On Tuesday, September 23, 2014 01:25:55 PM Matt Turner wrote: > On Tue, Sep 23, 2014 at 1:10 PM, Jason Ekstrand <[email protected]> wrote: > > On Thu, Aug 28, 2014 at 8:10 PM, Matt Turner <[email protected]> wrote: > >> + int jump = brw_inst_imm_d(brw, insn); > >> + int jump_compacted = jump / sizeof(brw_compact_inst); > >> + int jump_uncompacted = jump / sizeof(brw_inst); > >> + > >> + target_old_ip = this_old_ip + jump_uncompacted; > >> + target_compacted_count = compacted_counts[target_old_ip]; > >> + jump_compacted -= (target_compacted_count - > >> this_compacted_count); > >> + brw_inst_set_imm_ud(brw, insn, jump_compacted * > >> + sizeof(brw_compact_inst)); > > > > > > Any reason why you're reading it as a signed value and then writing it back > > in unsigned? > > IIRC brw_inst_set_imm_d() is broken.

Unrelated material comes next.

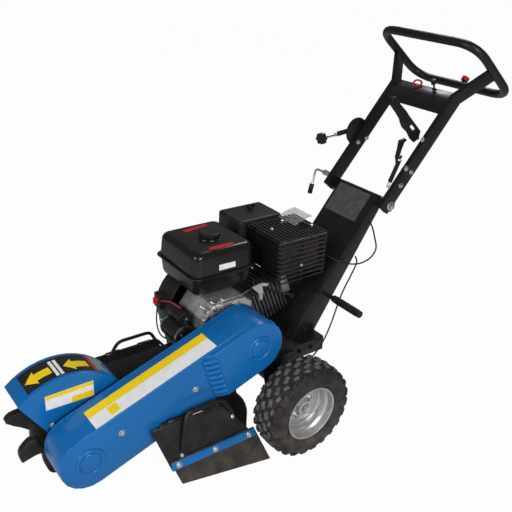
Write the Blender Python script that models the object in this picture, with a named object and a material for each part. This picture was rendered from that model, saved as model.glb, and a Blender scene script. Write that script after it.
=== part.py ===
"""Stump grinder on two wheels: petrol engine, belt-driven cutter under a hood, and a folding loop handle.

Every size below is in metres, in the machine's own level frame: X forwards to the cutter, Y to the left
(the belt side), Z up. The empty "machine" then leans that frame forward until the lowest claw of the
cutter stands on the ground with the two tyres.
"""

import math

import bmesh
import bpy
from mathutils import Matrix, Vector

# Stance
AXLE_Z = 0.165
LEAN = math.radians(2.0)
SHIFT_X = 0.0301
GAP = 0.0003

# Wheels
TYRE_R = 0.165
TYRE_Y = 0.285
TYRE_SEGMENTS = 28
RIM_SEGMENTS = 24
AXLE_R = 0.0125

# Cutter
CUTTER = Vector((0.695, 0.0, 0.200))
CUTTER_TIP_R = 0.1778
CLAWS = 7
TIP_ANGLE = -78.0
SHAFT_R = 0.015

# Engine and deck
CRANK = Vector((0.135, 0.0, 0.395))
DECK_TOP = 0.289
DECK_HALF = 0.145
DECK_NOSE_RIGHT = 0.100
DECK_NOSE_LEFT = 0.0775
DECK_SHEET = 0.005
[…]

It's been long enough that I've > forgotten the exact details, but _ud sets the exact bits you pass it, > while _d does something wrong.
static inline void
brw_inst_set_imm_d(const struct brw_context *brw,
brw_inst *insn, int value)
{
(void) brw;
return brw_inst_set_bits(insn, 127, 96, value);
}
The final parameter of brw_inst_set_bits is a uint64_t, so it looks like the
"int" value will get sign-extended to a 64-bit value, then treated as unsigned,
which is now too wide to fit in bits 127:96. IOW, it will never work for
negative values...while, ironically, brw_inst_set_imm_ud() will. (The int
would be converted to unsigned...still 32-bit...then promoted from unsigned to
uint64_t, which doesn't sign extend.)
That said, fixing it would be trivial:
return brw_inst_set_bits(insn, 127, 96, (unsigned) value);
We should either fix it or delete it. Either is fine by me.